The snide critical comment that, "The Deuteronomic compiler blamed Manasseh for the disaster (that overcame Judah),"[26] is incorrect. Although Manasseh alone is mentioned in this passage, it was merely because he was the most recent and most flagrant violator of the sacred covenant. Hosea spelled out the wickedness of the Chosen People extensively in Hosea 9, a wickedness that reached some kind of a climax in the days of Manasseh, but which, in fact, was an uninterrupted chain of evil reaching all the way back to the wilderness wanderings.

There is another ridiculous position of the advocates of the "D" document myth, namely, their allegation that "the Deuteronomic editor" could not understand why Josiah's reforms did not turn away God's wrath from Judah, a position dearly discernible in Snaith's remark above.
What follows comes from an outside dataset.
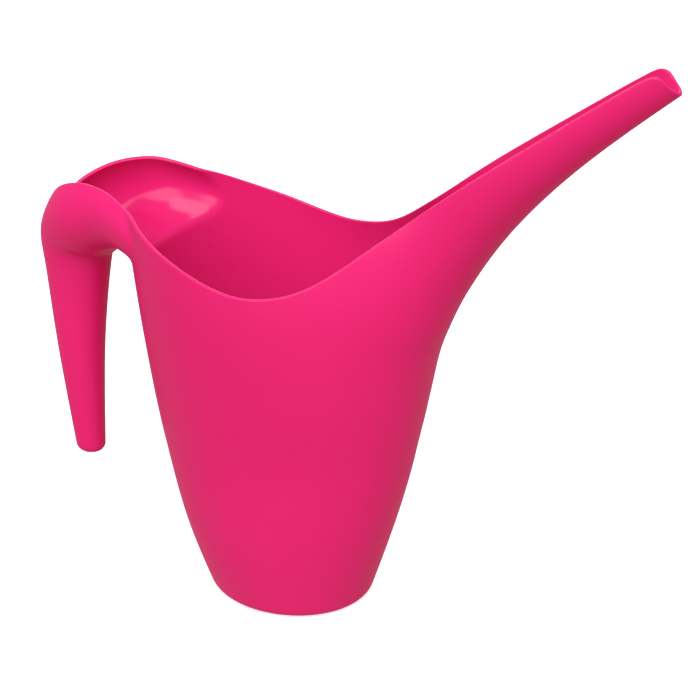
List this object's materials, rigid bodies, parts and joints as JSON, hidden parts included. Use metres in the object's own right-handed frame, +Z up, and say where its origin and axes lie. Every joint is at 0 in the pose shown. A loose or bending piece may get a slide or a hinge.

LaSor pointed out the error in that false assumption. "There is little point in supposing that `the editor' could not understand why God's wrath was not turned away by Josiah's reforms, and that he then added 2 Kings 23:26,27, fixing the blame on Manasseh."[27] That mythical "Deuteronomic compiler" must have been the prime dunce of the entire 7th-century B.C. if he could have held any such alleged views. "The great 8th-century prophets had spoken, and Jeremiah and Zephaniah were even then speaking; and if we remove from their prophecies all of the warnings like these here, there would be little left."[28] Dentan also accepted the myth that "The Deuteronomists had supposed that Josiah's reign marked the beginning of a golden age."[29] This, of course, could have been true only if those so-called "`Deuteronomists" had never heard of the writings of any of the major or minor prophets of the O.T. Therefore, the mythical "Deuteronomists" is simply an impossible creation of the imagination of critics.